#### Modeling code records:
────────
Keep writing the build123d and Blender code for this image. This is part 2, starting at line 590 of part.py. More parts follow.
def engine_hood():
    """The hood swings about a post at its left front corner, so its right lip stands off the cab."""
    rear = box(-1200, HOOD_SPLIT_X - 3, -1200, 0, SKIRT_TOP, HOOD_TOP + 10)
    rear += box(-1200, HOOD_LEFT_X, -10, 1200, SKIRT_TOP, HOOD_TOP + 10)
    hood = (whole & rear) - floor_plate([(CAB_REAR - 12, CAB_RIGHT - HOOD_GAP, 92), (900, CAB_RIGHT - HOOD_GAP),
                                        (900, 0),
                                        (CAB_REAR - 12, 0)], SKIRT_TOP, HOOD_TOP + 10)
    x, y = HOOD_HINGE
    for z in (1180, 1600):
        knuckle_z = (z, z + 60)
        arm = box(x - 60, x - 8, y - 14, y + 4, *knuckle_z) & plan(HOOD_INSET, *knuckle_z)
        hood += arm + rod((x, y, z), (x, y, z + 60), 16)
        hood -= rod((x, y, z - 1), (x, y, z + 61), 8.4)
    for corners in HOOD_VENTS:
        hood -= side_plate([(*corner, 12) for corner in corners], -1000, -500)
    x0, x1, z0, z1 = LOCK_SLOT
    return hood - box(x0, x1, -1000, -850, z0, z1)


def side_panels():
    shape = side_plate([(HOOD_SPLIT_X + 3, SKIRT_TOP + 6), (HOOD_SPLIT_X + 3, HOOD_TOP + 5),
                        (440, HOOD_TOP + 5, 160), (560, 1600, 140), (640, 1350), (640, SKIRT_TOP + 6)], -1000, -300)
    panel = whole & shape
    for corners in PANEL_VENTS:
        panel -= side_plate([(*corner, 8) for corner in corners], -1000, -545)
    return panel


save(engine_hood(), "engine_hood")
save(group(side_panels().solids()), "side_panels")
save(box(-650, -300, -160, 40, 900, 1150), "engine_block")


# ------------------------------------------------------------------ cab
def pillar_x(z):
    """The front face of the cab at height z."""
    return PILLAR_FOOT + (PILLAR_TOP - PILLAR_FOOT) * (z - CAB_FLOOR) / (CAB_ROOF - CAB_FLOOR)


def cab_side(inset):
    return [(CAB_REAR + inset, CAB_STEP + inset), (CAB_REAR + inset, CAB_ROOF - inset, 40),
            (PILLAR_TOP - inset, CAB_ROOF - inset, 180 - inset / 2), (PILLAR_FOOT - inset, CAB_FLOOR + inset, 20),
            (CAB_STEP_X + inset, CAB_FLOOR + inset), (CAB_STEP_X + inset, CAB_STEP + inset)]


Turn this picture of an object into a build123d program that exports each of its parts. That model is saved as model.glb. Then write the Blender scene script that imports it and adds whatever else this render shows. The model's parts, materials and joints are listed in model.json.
────────
#### What you have to do:
Print, unaltered, every line from the beginning of the material down to the line with "(CAB_STEP_X + inset, CAB_FLOOR".

#### The completed task:
Keep writing the build123d and Blender code for this image. This is part 2, starting at line 590 of part.py. More parts follow.
def engine_hood():
    """The hood swings about a post at its left front corner, so its right lip stands off the cab."""
    rear = box(-1200, HOOD_SPLIT_X - 3, -1200, 0, SKIRT_TOP, HOOD_TOP + 10)
    rear += box(-1200, HOOD_LEFT_X, -10, 1200, SKIRT_TOP, HOOD_TOP + 10)
    hood = (whole & rear) - floor_plate([(CAB_REAR - 12, CAB_RIGHT - HOOD_GAP, 92), (900, CAB_RIGHT - HOOD_GAP),
                                        (900, 0),
                                        (CAB_REAR - 12, 0)], SKIRT_TOP, HOOD_TOP + 10)
    x, y = HOOD_HINGE
    for z in (1180, 1600):
        knuckle_z = (z, z + 60)
        arm = box(x - 60, x - 8, y - 14, y + 4, *knuckle_z) & plan(HOOD_INSET, *knuckle_z)
        hood += arm + rod((x, y, z), (x, y, z + 60), 16)
        hood -= rod((x, y, z - 1), (x, y, z + 61), 8.4)
    for corners in HOOD_VENTS:
        hood -= side_plate([(*corner, 12) for corner in corners], -1000, -500)
    x0, x1, z0, z1 = LOCK_SLOT
    return hood - box(x0, x1, -1000, -850, z0, z1)


def side_panels():
    shape = side_plate([(HOOD_SPLIT_X + 3, SKIRT_TOP + 6), (HOOD_SPLIT_X + 3, HOOD_TOP + 5),
                        (440, HOOD_TOP + 5, 160), (560, 1600, 140), (640, 1350), (640, SKIRT_TOP + 6)], -1000, -300)
    panel = whole & shape
    for corners in PANEL_VENTS:
        panel -= side_plate([(*corner, 8) for corner in corners], -1000, -545)
    return panel


save(engine_hood(), "engine_hood")
save(group(side_panels().solids()), "side_panels")
save(box(-650, -300, -160, 40, 900, 1150), "engine_block")


# ------------------------------------------------------------------ cab
def pillar_x(z):
    """The front face of the cab at height z."""
    return PILLAR_FOOT + (PILLAR_TOP - PILLAR_FOOT) * (z - CAB_FLOOR) / (CAB_ROOF - CAB_FLOOR)


def cab_side(inset):
    return [(CAB_REAR + inset, CAB_STEP + inset), (CAB_REAR + inset, CAB_ROOF - inset, 40),
            (PILLAR_TOP - inset, CAB_ROOF - inset, 180 - inset / 2), (PILLAR_FOOT - inset, CAB_FLOOR + inset, 20),
            (CAB_STEP_X + inset, CAB_FLOOR + inset), (CAB_STEP_X + inset, CAB_STEP + inset)]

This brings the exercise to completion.